Punishments like expulsions take two-thirds votes, and any disqualifications can be challenged in the court,” he wrote.
The year after the constitutional amendment was ratified, Chief Justice Salmon P. Chase ruled in a circuit opinion that the Disqualification Clause “was not self-executing,” Turley wrote.
Chase “suggested that allowing Congress to simply bar political opponents from office would be a form of punishment without due process and would likely violate the prohibition on bills of attainder.”
Target: Congressman Jim Banks of Indiana
So far in the 2022 election cycle, the Disqualification Clause has been used against GOP congressmen in Indiana and North Carolina.
The Indiana challenge failed February 18.
The bipartisan Indiana Election Commission unanimously dismissed a legal challenge brought by Aaron “A.J.” Calkins of Fort Wayne, Indiana, who is running in a three-way Democratic Party primary for the right to face third-term U.S. Rep. Jim Banks (R-Ind.) in the November general election.
In a rambling, at times incoherent, oral presentation, Calkins claimed that Banks, an outspoken Trump supporter, participated in an insurrection by voting during a joint session of Congress Jan. 6 and Jan. 7, 2021, against certifying Democrat Joe Biden as the winner of the electoral votes of Arizona and Pennsylvania.
“They wanted to steal the election. They wanted to turn off the results and make Trump president,” he said. When Banks “co-signed into” a lawsuit contesting the results, he wanted “to basically disenfranchise 30 million voters from five states,” according to Calkins.
What took place on Jan. 6, 2021, was “an insurrection, people invading the U.S. Capitol,” he said.
“When I saw that happen, I thought this is horrible. This is as bad as burning it down in 1812,” Calkins said, seemingly a reference to the burning of the U.S. Capitol building by the British on Aug. 24, 1814, during the War of 1812.
“There was a violent insurrection by the people who had invaded the Capitol. And then there was a political insurrection, people that were going to try and take it down, just like they did in 1776.”
Paul Mullin, Banks’s lawyer, said the allegation was “baseless,” and that his client had denounced the security breach at the Capitol. “This challenge itself is an attempt to undermine democracy,” he said.
Commission chairman Paul Okeson said January 6, 2021, was “a regrettable mark in history,” but there was no evidence showing Banks participated in an insurrection.
After the hearing, Banks issued a warning to Americans.
“Many Democrats in Washington hope to weaponize the 14th Amendment to disenfranchise President Trump’s 74 million voters,” the congressman said. “I hope they watched today’s unanimous decision.”
Target: Congressman Madison Cawthorn of North Carolina
Like Banks, Rep. Madison Cawthorn (R-N.C.) voted against certifying the electoral votes from Arizona and Pennsylvania.

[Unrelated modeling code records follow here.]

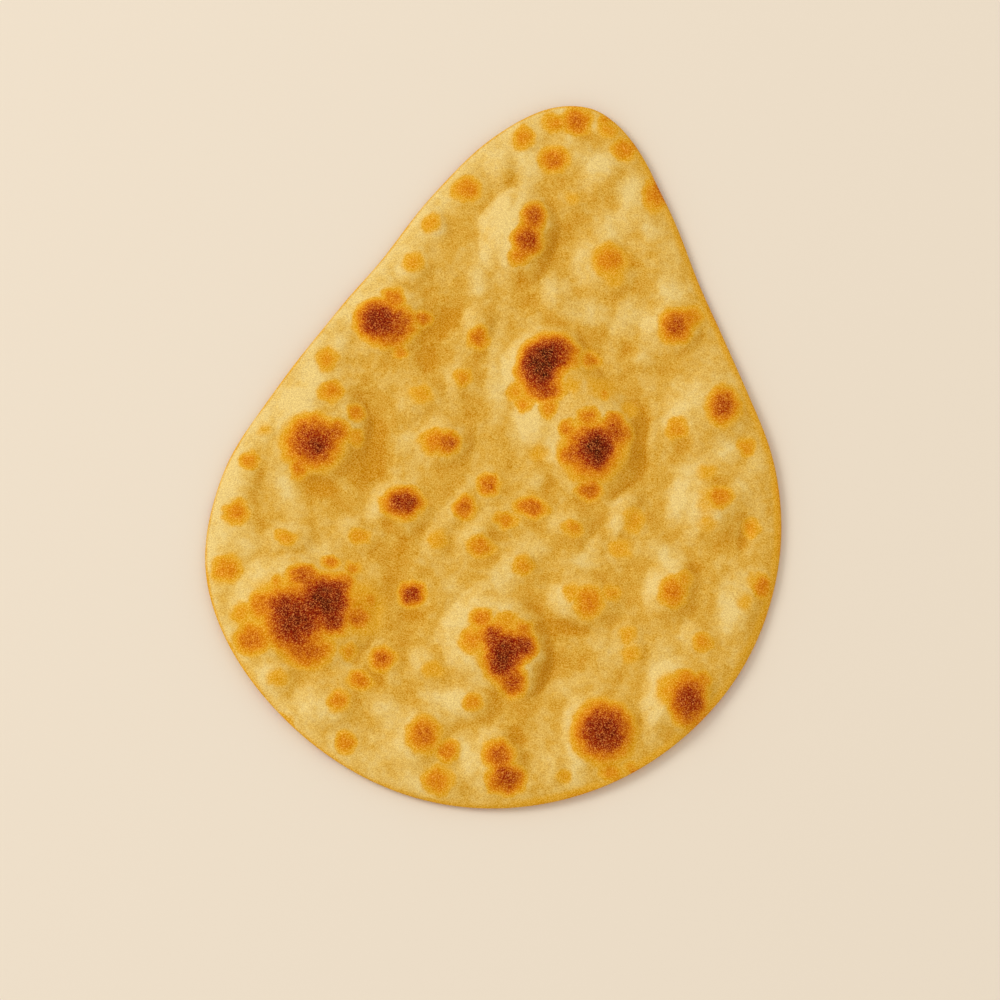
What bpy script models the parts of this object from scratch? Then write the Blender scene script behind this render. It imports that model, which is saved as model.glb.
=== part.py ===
"""Naan bread: one hand-stretched teardrop of leavened dough, puffed into blisters by the oven's heat.

Metres, +Z up. The bread lies on its flat underside at Z = 0, its narrow tip towards +Y.
The origin is under the middle of its bounding box.
"""

import bmesh
import bpy
import numpy as np
from mathutils import Vector, noise

# The stretched outline: heading in degrees from +X, and the distance from the middle to the rim.
SPOKES = (
    (8, 0.0982),
    (24, 0.0916),
    (39, 0.0910),
    (54, 0.0969),
    (69, 0.1126),
    (79, 0.1277),
    (86, 0.1347),
    (93, 0.1325),
    (101, 0.1228),
    (115, 0.1035),
    (131, 0.0884),
    (147, 0.0836),
    (162, 0.0846),
    (178, 0.0918),
    (195, 0.1067),
    (214, 0.1218),
    (240, 0.1298),
    (268, 0.1342),
    (294, 0.1308),
    (320, 0.1215),
    (345, 0.1094),
)

# The dough between blisters, and its rounded rim.
DOUGH_THICKNESS = 0.0055
RIM_HEIGHT = 0.0026
TOP_ROUNDING = 0.0115
UNDER_ROUNDING = 0.0110
RIM_CURL = 0.0007
CURLS_ROUND_RIM = 5

# Gentle hills left by the fingers that stretched the dough.
HILL_HEIGHT = 0.0014
HILL_SPACING = 0.022

# Blisters: middle x and y, half width, half length, turn in degrees, and rise above the dough.
BLISTERS = (
    # The great long blister right of the middle, as two ends and the swell that joins them.
    (0.0090, 0.0315, 0.0180, 0.0190, 0, 0.0058),
    (0.0180, 0.0195, 0.0190, 0.0245, 40, 0.0058),
    (0.0300, 0.0085, 0.0200, 0.0225, 20, 0.0062),
    # The broad one of the lower left, with its shoulder.
    (-0.0650, -0.0730, 0.0285, 0.0215, -12, 0.0061),
    (-0.0520, -0.0660, 0.0150, 0.0140, 0, 0.0046),
    # The creased one left of the foot, in two folds.
    (0.0060, -0.0715, 0.0205, 0.0215, 0, 0.0058),
    (0.0185, -0.0760, 0.0110, 0.0170, 15, 0.0051),
    # The two round ones of the lower right.
    (0.0510, -0.0975, 0.0155, 0.0160, 0, 0.0047),
    (0.0775, -0.0820, 0.0150, 0.0170, 0, 0.0043),
    # Down the right side.
    (0.0680, -0.0420, 0.0115, 0.0155, -5, 0.0035),
    (0.0370, -0.0520, 0.0170, 0.0110, -8, 0.0031),
    (0.0760, -0.0065, 0.0180, 0.0170, 0, 0.0035),
    (0.0690, 0.0270, 0.0185, 0.0160, 20, 0.0034),
    (0.0510, 0.0575, 0.0130, 0.0130, 0, 0.0029),
    # Towards the tip.
    (-0.0110, 0.0810, 0.0150, 0.0205, 5, 0.0053),
    (0.0225, 0.0755, 0.0140, 0.0130, 0, 0.0028),
    (0.0035, 0.1185, 0.0130, 0.0100, 0, 0.0016),
    # Down the left side.
    (-0.0515, 0.0425, 0.0160, 0.0155, 0, 0.0039),
    (-0.0700, -0.0035, 0.0190, 0.0220, 10, 0.0048),
    # The small ones of the middle and the foot.
    (-0.0245, -0.0010, 0.0120, 0.0105, 10, 0.0031),
    (-0.0370, -0.0285, 0.0130, 0.0120, 0, 0.0034),
    (0.0150, -0.1170, 0.0135, 0.0145, 0, 0.0034),
    (-0.0150, -0.1125, 0.0140, 0.0150, 0, 0.0028),
    (0.0275, -0.0240, 0.0105, 0.0085, 0, 0.0020),
    # Low pillows near the rim.
    (-0.0945, -0.0280, 0.0090, 0.0140, 0, 0.0016),
    (-0.0745, -0.0475, 0.0120, 0.0095, 10, 0.0020),
    (-0.0485, -0.1060, 0.0145, 0.0120, 0, 0.0021),
    (0.0950, -0.0420, 0.0105, 0.0150, 10, 0.0017),
)
BLISTER_STEEPNESS = 1.2
UNION_SHARPNESS = 4

# How finely the bread is cut: spokes round it, and rings from the top's middle to the underside's.
SEGMENTS = 96
RINGS = 50
TOP_SHARE = 0.68
RIM_CROWDING = 1.4

CRUST_COLOUR = (0.65, 0.37, 0.09, 1.0)
CRUST_ROUGHNESS = 0.72


def rim_reach(heading):
    """The distance from the middle to the rim along headings in radians, on a closed cubic through SPOKES."""
    headings, reaches = np.radians([spoke[0] for spoke in SPOKES]), [spoke[1] for spoke in SPOKES]
    full_turn = 2 * np.pi
    knots = np.concatenate([headings - full_turn, headings, headings + full_turn])
    values = np.tile(reaches, 3)
    slopes = (np.roll(values, -1) - np.roll(values, 1)) / (np.roll(knots, -1) - np.roll(knots, 1))
    heading = heading % full_turn
    before = np.searchsorted(knots, heading, side="right") - 1
    after = before + 1
    gap = knots[after] - knots[before]
    t = (heading - knots[before]) / gap
    return (
        (1 + 2 * t) * (1 - t) ** 2 * values[before]
        + t * (1 - t) ** 2 * gap * slopes[before]
        + t**2 * (3 - 2 * t) * values[after]
        + t**2 * (t - 1) * gap * slopes[after]
    )


def rim_lean(heading):
    """The cosine of the angle between a spoke and the rim's normal."""
    step = np.radians(1)
    slope = (rim_reach(heading + step) - rim_reach(heading - step)) / (2 * step)
    return 1 / np.hypot(1, slope / rim_reach(heading))


def rim_height(heading):
    """The rim's own height, which curls gently up and down on its way round."""
    return RIM_HEIGHT + RIM_CURL * np.sin(CURLS_ROUND_RIM * heading)


def rounding(inset, width):
    """0 at the rim, rising on a quarter ellipse to 1 at width from it."""
    return np.sqrt(1 - np.clip(1 - inset / width, 0, 1) ** 2)


def blister_rise(x, y):
    """How far the blisters lift the top, each a steep dome, merged softly where they meet."""
    total = np.zeros_like(x)
    for middle_x, middle_y, half_width, half_length, turn, rise in BLISTERS:
        cosine, sine = np.cos(np.radians(turn)), np.sin(np.radians(turn))
        across = ((x - middle_x) * cosine + (y - middle_y) * sine) / half_width
        along = ((y - middle_y) * cosine - (x - middle_x) * sine) / half_length
        dome = rise * np.clip(1 - across**2 - along**2, 0, 1) ** BLISTER_STEEPNESS
        total += dome**UNION_SHARPNESS
    return total ** (1 / UNION_SHARPNESS)


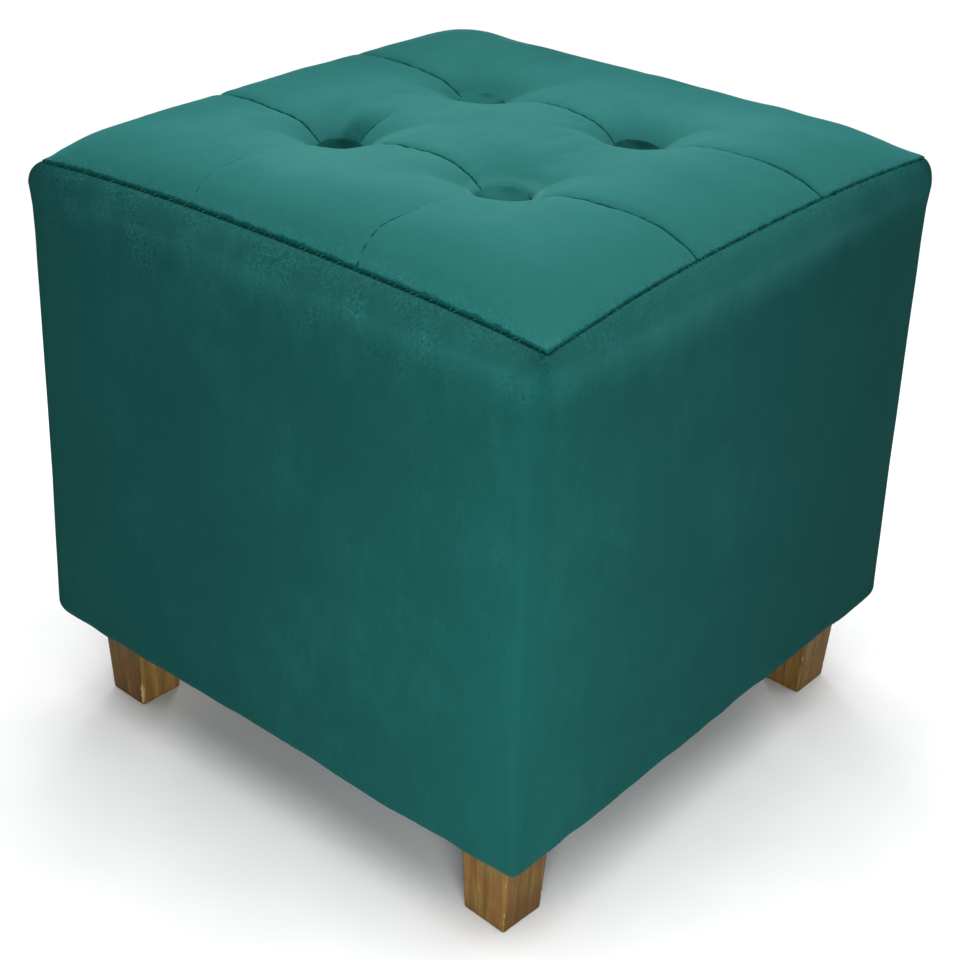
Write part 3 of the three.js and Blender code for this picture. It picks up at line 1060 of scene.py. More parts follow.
    def marks(self, height: Array, lines: Array, grid_x: Array, grid_y: Array, radius: Array,
              count: int) -> dict[str, Array]:
        """Marks that the velvet reads.

        Args:
            height: the panel's height at each grid place.
            lines: the grid's lines.
            grid_x: grid places along X.
            grid_y: grid places along Y.
            radius: the distance from the nearest button's middle.
            count: how many vertices the whole panel has.

        Returns:
            The dark seam lines with painted shade in the tucks' fold and at the wells, ruffled pile, and
            painted light and shade at each vertex, by name.
        """
        from_seam = np.abs(np.abs(grid_y) - self.tuft)
        from_tuck = np.abs(np.abs(grid_x) - self.tuft)
        inside = self.inside(grid_x, grid_y)
        clear = smooth(radius, 11 * MM, 14 * MM)
        fading = Ripples(4.5 * MM, 13).at(grid_x, grid_y)
        creased = 1.15 * np.clip(1 - from_seam / self.seam_line, 0, 1) * clear
        # The tucks' dark line, which behind the left button is painted shade of its fold
        tuck = np.clip(0.9 + 0.35 * fading, 0, 1.15) * self.tuck_mark(grid_x, grid_y)
        creased += np.clip(1 - from_tuck / self.tuck_line, 0, 1) * tuck * clear
        creased += mix(1.1, 0.85, self.on_right(grid_x, grid_y)) * np.clip(1 - inside / self.rim_line, 0, 1)
        # Painted shade where the velvet dives into each well
        creased += 1 - smooth(radius - self.well_radius, -0.2 * MM, 0.7 * MM)
        ruffled = 0.25 * bell(inside, 16 * MM) + 0.6 * bell(inside, 3 * MM)
        left_x, left_y = next(b for b in BUTTONS if b.name == "left").centre(self.tuft)
        fold_shade_and_ruffle = bell(grid_y - left_y - self.crush_middle, self.crush_reach)
        fold_shade_and_ruffle *= smooth(left_x + self.crush_end - grid_x, 0, 2.5 * MM)
        fold_shade_and_ruffle *= smooth(grid_x - left_x + self.crush_length, 0, 12 * MM)
        ruffled += fold_shade_and_ruffle
        shaded = self.painted_light_and_shade(height, lines, grid_x, grid_y, inside) + self.fold_shade_tone * fold_shade_and_ruffle
        # A painted highlight on the lip of each well where it turns to the front corner
        for button in BUTTONS:
            dx, dy = grid_x - button.column * self.tuft, grid_y - button.row * self.tuft
            ahead = (dx - dy) / np.maximum(math.sqrt(2) * np.hypot(dx, dy), 1e-9)
            on_lip = bell(radius - self.well_radius - 4 * MM, 2.5 * MM)
            shaded += self.lip_highlight * smooth(ahead, 0.3, 0.9) * on_lip
        marks = {"creased": np.clip(creased, 0, 1.2), "ruffled": ruffled, "shaded": shaded}
        hidden = np.zeros(count - height.size)
        return {name: np.concatenate([values.ravel(), hidden]) for name, values in marks.items()}

    def close_below(self, lines: Array, points: list[Array], faces: list[tuple[int, ...]]) -> None:
        """Closes the hidden underside, which steps down from the rim to its bed.

        Args:
            lines: the grid's lines.
            points: arrays of vertices, the grid's first. Three rings and a middle are added.
            faces: the faces, to which the underside's are added.
        """
        count = len(lines)
        last = count - 1
        rim = ([(i, 0) for i in range(last)] + [(last, i) for i in range(last)]
               + [(last - i, last) for i in range(last)] + [(0, last - i) for i in range(last)])
        columns, rows = np.array(rim).T
        upper = rows * count + columns
        edge = points[0][upper]
        x, y = lines[columns], lines[rows]
        seam = SEAM.height(x / SEAM.half, (y + self.drift(x, y)) / SEAM.half)
        steps = (
            (self.tucked_in, seam + GAP - 0.9 * MM),
            (SEAM.lip, seam - self.lip_drop),
            (SEAM.half - SEAM.bed_half, np.full(len(rim), SEAM.bed_height + GAP)),
        )
        start = len(points[0])
        for inset, height in steps:
            scale = 1 - inset / SEAM.half
            points.append(np.column_stack([edge[:, 0] * scale, edge[:, 1] * scale, height]))
            lower = np.arange(start, start + len(rim))
            for i in range(len(rim)):
                after = (i + 1) % len(rim)
                faces.append((upper[i], lower[i], lower[after], upper[after]))
            upper, start = lower, start + len(rim)
        points.append(np.array([[0, 0, SEAM.bed_height + GAP]]))
        for i in range(len(rim)):
            faces.append((upper[i], start, upper[(i + 1) % len(rim)]))

    def dress(self, piece: bpy.types.Object, velvet: bpy.types.Material) -> None:
        """Gives the panel its velvet and tells the frame what it is.

        Args:
            piece: the panel.
            velvet: its material.
        """
        piece.data.materials.append(velvet)
        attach(piece, BODY)
        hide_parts("top_panel")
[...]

Unlike Banks, he spoke at the pro-Trump “Stop the Steal” rally on the National Mall on January 6, 2021, hours before Capitol security was breached.
“This crowd has some fight in it,” Cawthorn said at the rally.
“The Democrats, with all the fraud they have done in this election, the Republicans hiding and not fighting, they are trying to silence your voice. Make no mistake about it, they do not want you to be heard.”
Later, Cawthorn forcefully denounced the breach, calling it “despicable.”
“I thought it was conducted by weak-minded men and women who are unable to check their worst impulses and had very little self-control.”
The North Carolina State Board of Elections is not currently blocking the first-term congressman from running again, but stated in a recent federal court filing that it has the power to do so under the Disqualification Clause.
The state has “authority to police which candidates should, or should not, be disqualified per Section 3 of the Fourteenth Amendment.”
Cawthorn attorney James Bopp Jr. told this writer that the board has no such legal authority and that the word “fight,” which the lawmaker used during the rally, is everyday political rhetoric that is protected by the First Amendment.
“There was absolutely nothing–none of his speech encouraged anyone to perform any illegal acts or to even go into the Capitol at all in any way,” he said.
Using speech such as “‘we need to fight for our political rights,’ cannot possibly be used … to punish somebody.”
The challenge lodged against his client is an “unconstitutional effort to undermine democracy,” and an example of “projection … [something] the Left does all the time.”
“This is a classic example of the Left claiming Republicans are undermining democracy where they are trying to do that themselves,” Bopp said.
The Left is relying upon an “absurd and ridiculously unconstitutional interpretation” of the Disqualification Clause, he said.
Meanwhile, the 2022 election cycle is barely underway.
Chances are Democrats will invoke the Disqualification Clause again in their drive to make America a one-party state.